Vous avez su sans doute qu'on a présenté pour le Sénat, M. de Pury et M. Vanty ; pour le corps législatif, M. Vitet ,Chirat négt . Rieussec , Tournillon , Sain de Villefranche, et Dupuis l'avocat, sur ces 6 derniers on en choisira deux l'année prochaine que M. Allandet et M. Cuiredicourt sortent du corps législatif.

Parmi les mariages qui ont eu lieu cet hiver vous remarquerez celui de Mad. de Riverieulx, celle qui habite la Férandière ; M. Magnet l'ancien échevin qui à 89 ans devait se marier à une jeune et jolie personne, mais il a été enlevé la veille du jour où il allait prendre de nouvelles chaînes, au grand regret de la future qui faisait une bonne affaire et au grand plaisir de la famille qui ne trouvait point cela trop gay ; c'est le père de Mme Molrino ; sa disparition a fait bien rire et l'idée de cet enlèvement a fort amusé.
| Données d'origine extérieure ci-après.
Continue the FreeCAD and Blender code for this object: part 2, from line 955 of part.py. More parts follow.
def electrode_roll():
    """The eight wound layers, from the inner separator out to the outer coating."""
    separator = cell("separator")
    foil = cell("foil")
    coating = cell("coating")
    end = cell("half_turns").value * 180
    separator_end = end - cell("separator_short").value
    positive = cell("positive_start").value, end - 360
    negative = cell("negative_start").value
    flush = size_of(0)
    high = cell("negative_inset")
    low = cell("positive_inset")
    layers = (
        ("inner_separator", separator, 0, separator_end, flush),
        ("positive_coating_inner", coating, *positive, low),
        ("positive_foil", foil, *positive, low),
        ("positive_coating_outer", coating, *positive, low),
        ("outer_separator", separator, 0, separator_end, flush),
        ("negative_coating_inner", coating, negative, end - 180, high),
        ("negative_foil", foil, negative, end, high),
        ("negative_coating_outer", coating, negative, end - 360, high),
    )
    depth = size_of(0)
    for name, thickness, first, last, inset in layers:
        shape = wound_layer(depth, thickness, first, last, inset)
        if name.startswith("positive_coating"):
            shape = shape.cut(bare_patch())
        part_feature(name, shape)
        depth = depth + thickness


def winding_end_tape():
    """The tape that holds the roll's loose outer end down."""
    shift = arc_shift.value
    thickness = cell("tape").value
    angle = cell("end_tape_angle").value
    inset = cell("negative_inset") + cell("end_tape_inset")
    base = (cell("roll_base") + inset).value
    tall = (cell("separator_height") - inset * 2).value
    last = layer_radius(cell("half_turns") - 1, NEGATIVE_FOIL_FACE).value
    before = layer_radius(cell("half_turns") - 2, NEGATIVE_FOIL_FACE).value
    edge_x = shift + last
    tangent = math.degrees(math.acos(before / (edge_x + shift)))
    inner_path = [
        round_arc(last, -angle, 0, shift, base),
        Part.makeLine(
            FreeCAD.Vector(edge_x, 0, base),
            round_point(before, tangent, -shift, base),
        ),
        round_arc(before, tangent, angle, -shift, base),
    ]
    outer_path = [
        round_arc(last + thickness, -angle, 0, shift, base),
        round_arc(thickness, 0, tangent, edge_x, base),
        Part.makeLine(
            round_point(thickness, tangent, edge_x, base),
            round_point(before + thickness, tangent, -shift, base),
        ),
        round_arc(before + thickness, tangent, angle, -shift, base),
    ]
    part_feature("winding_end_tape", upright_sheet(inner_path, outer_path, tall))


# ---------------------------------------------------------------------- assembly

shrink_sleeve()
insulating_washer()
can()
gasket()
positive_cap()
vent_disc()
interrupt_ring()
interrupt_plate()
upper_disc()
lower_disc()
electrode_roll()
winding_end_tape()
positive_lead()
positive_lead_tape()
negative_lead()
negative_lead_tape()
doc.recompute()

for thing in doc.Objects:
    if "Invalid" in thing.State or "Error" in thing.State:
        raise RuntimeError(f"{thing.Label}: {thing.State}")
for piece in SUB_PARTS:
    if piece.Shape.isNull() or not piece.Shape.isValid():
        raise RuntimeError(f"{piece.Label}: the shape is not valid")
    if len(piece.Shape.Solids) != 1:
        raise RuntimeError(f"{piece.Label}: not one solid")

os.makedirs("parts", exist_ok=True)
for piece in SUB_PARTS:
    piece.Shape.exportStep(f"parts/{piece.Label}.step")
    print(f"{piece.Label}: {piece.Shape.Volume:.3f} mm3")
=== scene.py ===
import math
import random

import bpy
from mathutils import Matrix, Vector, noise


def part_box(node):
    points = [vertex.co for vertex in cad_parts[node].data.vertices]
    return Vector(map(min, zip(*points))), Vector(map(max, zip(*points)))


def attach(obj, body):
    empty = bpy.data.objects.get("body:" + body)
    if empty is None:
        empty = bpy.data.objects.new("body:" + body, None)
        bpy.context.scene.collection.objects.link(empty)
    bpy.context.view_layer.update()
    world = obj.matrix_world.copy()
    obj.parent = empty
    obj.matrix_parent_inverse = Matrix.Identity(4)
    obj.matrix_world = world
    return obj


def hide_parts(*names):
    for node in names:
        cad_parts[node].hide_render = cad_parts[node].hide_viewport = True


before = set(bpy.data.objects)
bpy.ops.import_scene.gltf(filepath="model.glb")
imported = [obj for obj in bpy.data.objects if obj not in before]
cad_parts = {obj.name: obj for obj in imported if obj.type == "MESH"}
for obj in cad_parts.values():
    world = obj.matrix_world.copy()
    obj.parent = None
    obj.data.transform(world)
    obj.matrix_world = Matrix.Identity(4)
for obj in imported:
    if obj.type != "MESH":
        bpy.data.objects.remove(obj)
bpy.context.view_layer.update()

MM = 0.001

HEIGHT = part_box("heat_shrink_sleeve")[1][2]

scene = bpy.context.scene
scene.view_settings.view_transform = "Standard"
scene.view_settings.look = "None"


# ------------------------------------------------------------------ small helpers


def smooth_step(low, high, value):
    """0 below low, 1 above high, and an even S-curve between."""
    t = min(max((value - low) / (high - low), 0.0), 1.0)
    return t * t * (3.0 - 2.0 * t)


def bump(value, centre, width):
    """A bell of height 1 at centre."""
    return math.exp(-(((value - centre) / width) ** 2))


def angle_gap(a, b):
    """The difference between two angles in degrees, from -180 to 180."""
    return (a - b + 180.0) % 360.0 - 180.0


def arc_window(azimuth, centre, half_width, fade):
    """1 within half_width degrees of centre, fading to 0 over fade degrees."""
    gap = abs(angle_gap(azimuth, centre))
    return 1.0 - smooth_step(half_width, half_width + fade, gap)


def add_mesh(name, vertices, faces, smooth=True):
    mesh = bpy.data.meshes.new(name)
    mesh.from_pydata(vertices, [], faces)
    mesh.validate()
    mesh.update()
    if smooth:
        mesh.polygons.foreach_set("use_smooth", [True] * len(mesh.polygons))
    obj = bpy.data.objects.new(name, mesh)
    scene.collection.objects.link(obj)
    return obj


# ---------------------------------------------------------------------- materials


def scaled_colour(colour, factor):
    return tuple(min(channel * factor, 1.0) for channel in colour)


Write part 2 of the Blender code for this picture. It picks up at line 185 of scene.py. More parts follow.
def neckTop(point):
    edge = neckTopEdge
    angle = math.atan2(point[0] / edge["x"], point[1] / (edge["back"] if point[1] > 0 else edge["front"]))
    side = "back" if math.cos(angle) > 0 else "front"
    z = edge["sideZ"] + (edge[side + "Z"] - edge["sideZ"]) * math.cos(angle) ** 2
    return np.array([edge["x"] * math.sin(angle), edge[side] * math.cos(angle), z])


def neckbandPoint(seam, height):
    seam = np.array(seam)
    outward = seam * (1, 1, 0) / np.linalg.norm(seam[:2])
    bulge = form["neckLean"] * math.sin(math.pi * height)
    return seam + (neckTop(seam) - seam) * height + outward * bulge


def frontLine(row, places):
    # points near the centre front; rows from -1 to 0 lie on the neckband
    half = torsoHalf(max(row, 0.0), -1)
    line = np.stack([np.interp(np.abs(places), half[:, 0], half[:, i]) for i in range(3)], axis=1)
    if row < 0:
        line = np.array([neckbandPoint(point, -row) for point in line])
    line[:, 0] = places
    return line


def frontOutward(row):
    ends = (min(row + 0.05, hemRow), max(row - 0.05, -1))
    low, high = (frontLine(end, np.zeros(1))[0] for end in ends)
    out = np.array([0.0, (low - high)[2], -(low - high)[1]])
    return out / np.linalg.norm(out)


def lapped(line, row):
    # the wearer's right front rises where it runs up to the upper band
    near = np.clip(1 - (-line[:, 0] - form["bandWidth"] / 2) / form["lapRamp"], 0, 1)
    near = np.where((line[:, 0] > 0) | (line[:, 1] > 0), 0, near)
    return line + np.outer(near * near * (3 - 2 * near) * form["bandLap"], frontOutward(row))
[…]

M. Rejaunier Laponie de M. Oddoux s'est marié il y a 10 jours, sa femme a 18 ans jolie comme un petit ange et 45 M. francs de dot, c'est une Dlle Rameaux fille d'un marchand de teinteries, qui a toute la tournure Davilluère maison opulente, j'ai été du dîner de noces. Vous voyez qu'en voilà cependant un dans l'ordre des choses et convenable à tous égards. Albine dame /// au cercle, samedi dernier chez Mme de Prisy où il y eut une fête charmante, demain chez Mad. Parintrotet Hubert  ; elle a toujours bien le sang à la tête ; Léo se porte à merveille et va maintenant coudre chez des dlles où il y a fort bonne compagnie de son âge, elle y va deux heures le matin et autant l'après-midi, elle en est extrêmement contente, c'est jusqu'à présent un charmant enfant ; James est venu dîner hier avec nous, ils m'ont présenté des bouquets, et des dépenses. Albine a fait sous les yeux de M. Richaud un portrait de Léo qui est charmant quoique ressemblant. Je croyais ma fête oubliée ; je savais qu'elle ne l'était pas de votre part puisque vous aviez eu la bonté de m'annoncer de la liqueur qui sera la bienvenue et dont nous ne boirons jamais sans faire des vœux pour la conservation de votre santé. J'embrasse ma tante , ma sœur , mes nièces, mon neveu et leur père , dites à la première qu'on fait encore dans cette ville des papillotes et que je n'oublierai pas de lui en faire passer dans quelques jours ; adieu ma chère maman comptez sur mon tendre et inaltérable attachement.